Ma i pregiudizi e le discriminazioni di genere non coinvolgono solo il mondo del lavoro. Un esempio l’ho vissuto a vent’anni, da parte della famiglia di una ragazza arrivata da poco nella mia piccola città del Centro Italia e unitasi alla mia compagnia. Eravamo usciti una sera d’estate e, senza rivolgersi direttamente a me, la madre disse che i miei genitori avrebbero dovuto vergognarsi a mandarmi in giro e che sarebbe stato meglio tenermi in casa. Non era una novità, perché discorsi del genere li avevo già sentiti prima e avrei continuato a sentirli anche dopo, ma in quell’occasione provai una grande rabbia, che mi portò a reagire con durezza.
Poco a poco, però, ho iniziato anche a capire che di discorsi come quelli non mi interessava, perché credo che chi mi giudica in un certo modo stia in realtà giudicando proprio se stesso, o meglio la sua incapacità di accettare una persona con le mie caratteristiche.
Del resto, lo spirito di adattamento non mi manca e nemmeno la voglia di trovare sempre una buona soluzione.
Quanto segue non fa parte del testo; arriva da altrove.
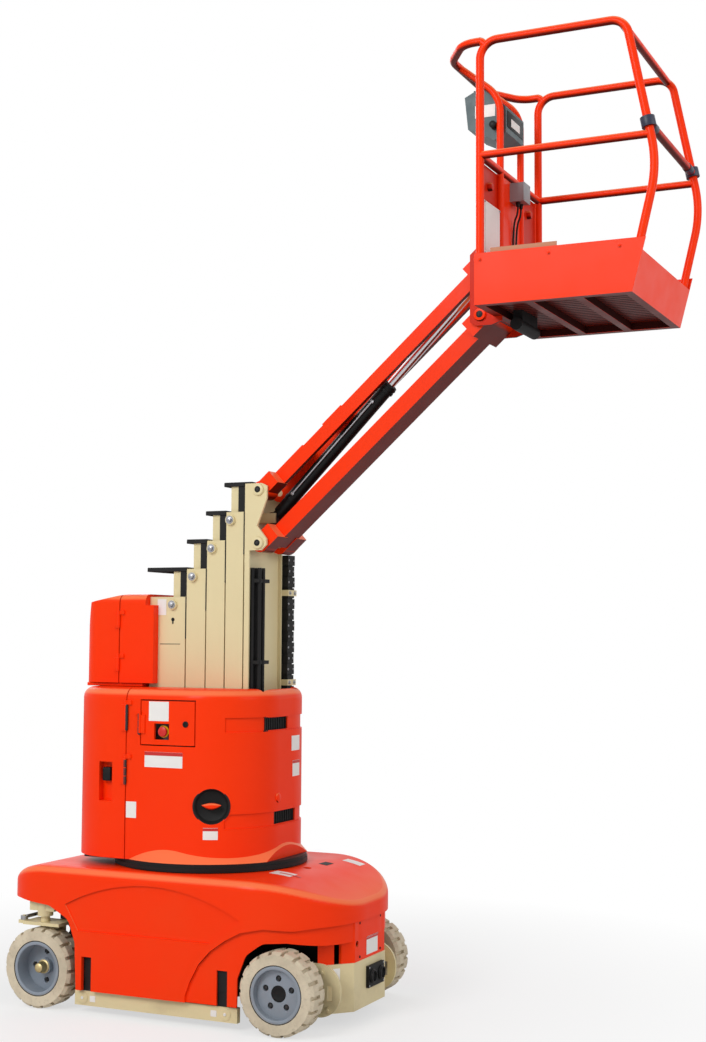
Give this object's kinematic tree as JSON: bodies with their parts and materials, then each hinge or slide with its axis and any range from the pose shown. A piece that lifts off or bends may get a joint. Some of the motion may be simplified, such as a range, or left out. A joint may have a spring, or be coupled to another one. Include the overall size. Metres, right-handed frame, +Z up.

Adattarsi, far conoscere agli altri le proprie esigenze, ma anche le proprie capacità, è per me l’unica strada possibile, sia nel lavoro che nella vita di tutti i giorni. Anche perché siamo tutte persone, no? Magari io ho bisogno di qualche accorgimento in più, ma alla fine, chi dovrebbe essere a fare la differenza? La donna o la carrozzina?
Prima o poi credo che sempre più persone daranno la risposta giusta.